With strong advance ticket sales, audiences are urged to come aboard ANYTHING GOES and book their tickets before they miss the boat.
- The original production of ANYTHING GOES ran for 420 performances on Broadway and 261 performances on the West End. It has also enjoyed two film adaptations (the first of which, in 1936, starred Ethel Merman and Bing Crosby) and numerous revivals.
- This is the first time ANYTHING GOES has been staged at The Court Theatre.
- The script of ANYTHING GOES underwent numerous revisions and title changes before it was staged, leading to a famous piece of theatre lore in which an exasperated member of the production team exclaimed "And just how in the hell are we going to end the first act?" "At this point," responded one of the producers, "anything goes!"
- Sandra Rasmussen and Richard Marrett have worked together on every musical at The Court since 2006: GUYS AND DOLLS, THE PRODUCERS, LA CAGE AUX FOLLES and I LOVE YOU, YOU’RE PERFECT, NOW CHANGE!
Production Dates: 21 November 2009 – 13 February 2010
Performances: 6pm Monday / Thursday; 7:30pm Tuesday, Wednesday, Friday and Saturday (no show Sundays).
Tickets: Adults $52, Senior Citizens $44, Tertiary Students $32, School Children $25, Group discount (20+) $42
Bookings: The Court Theatre, 20 Worcester Boulevard; 963 0870 or www.courttheatre.org.nz
Jude Gibson, Roy Snow, Hannah Wheeler, Jonathan Martin, Steven Ray, Alistair Browning, Amy Straker, Lynda Milligan, Kyle Cheun, Jason Te Mete, Nic Kyle, Claire Dougan, Simon Goudie, Torum Heng, Cassandra McCowan, Rutene Blake Spooner, Marcus Hoetjes, James Buchanan
A spirit lifter
Review by Lindsay Clark 22nd Nov 2009
This wonderfully daffy musical concoction has had folk humming and tapping since it first played in 1934 on Broadway and with its period feel is an even more inviting escape 75 years later. The original book was revisited by Howard Lindsay and Russell Crouse, with a later version still by Timothy Crouse and John Weidman. There have been several revivals, two films and countless seasons but the cheerful nonsense and brilliant music at the heart of the show just keep on delivering that surge of theatre joy.
The latest brings the anticipated summer season to The Court with the directorial team acclaimed for their successes in this genre.
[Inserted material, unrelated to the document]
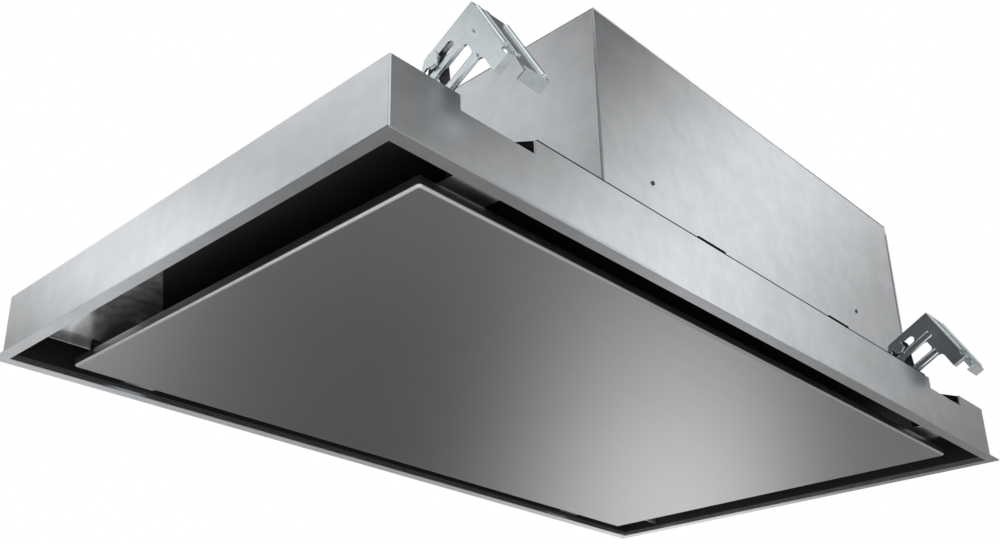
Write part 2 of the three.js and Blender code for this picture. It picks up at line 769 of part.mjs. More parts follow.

Sandra Rasmussen as director/choreographer and Richard Marrett as musical director deliver another sizzler. Their understanding of what lights up a contemporary audience charges the whole event, recapturing the slightly delirious abandon of a show where the plot just stops while dance and song have their way.
The story itself is set against the dramatic background of Wall Street and Prohibition, the popular escape fancy for cruises on great luxury liners and the equally frivolous infatuation with celebrities. The mix is heady and not so far from today’s soap material. New York to London is the designated trip on this occasion but the real escape is into the whirl of romance and farce.
Hardly surprising, since we have on board a young stowaway stockbroker, who has abandoned instructions from his wealthy boss (also on board) to follow the girl of his dreams. She of course is engaged to another (on board), an English lord, and is accompanied by her mother (very much on board).
This set of characters offers complications enough but is topped off by the presence of a famous and feisty night club singer /ex-evangelist (sweet on the young man) and an escaping gangster (sweet on dollars). It takes but a full moon and the purser’s gong to trigger the fun.
The creative team has a collaborative enterprise of daunting implications, where costume must not only delight the eye and support the role but also meet the rigours of frenzied dance and robust stage play. The set designer has multiple locations as well as atmosphere to establish in the tap of a toe for we can’t afford to miss a beat in the exhilarating rhythm of this business or for lighting or sound to be out of step. Elizabeth Whiting’s costumes zip through Sandra Rasmussen’s dazzling choreography, including brilliant tap routines, with literally flying colours. Tony Gedddes (set), Brendan Albrey (lighting) and the sound team (Glen Ruske, Geoff Nunn and Andrew Todd) are well up to the challenge and the antics.
All of which brings us to the actors who deserved every decibel of enthusiastic opening night applause. Relishing the role of Reno, night club artiste extraordinaire, best buddy and dynamic dancer, Jude Gibson has the voice and presence to drive the show single handed. She is not called upon to do that though, surrounded as she is by outstanding talent and well honed skill.
As the young stowaway Billy Crocker, Roy Snow is meltingly romantic with a voice to swoon for but he is also well up to the comic business he must deliver, while Hannah Wheeler – a newcomer to Court – as the object of his desire, Hope Harcourt, is as lyrical as it gets: all femininity and effortless soprano.
Jonathan Martin makes a great job of the hapless noble Evelyn Oakleigh, extending to a red hot version of The Gipsy in Me,and Steven Ray as the mishap-prone gangster Moonface ‘There’s- something-wrong-here’ Martin is at his inventive and engaging best. They are matched in other roles by a very strong cast, universally able to operate at full tilt, sing, dance and smile.
All in all a cruise to lift the spirits and confirm the lasting pleasure of a trip, if not on a luxury liner, at least to the theatre this summer.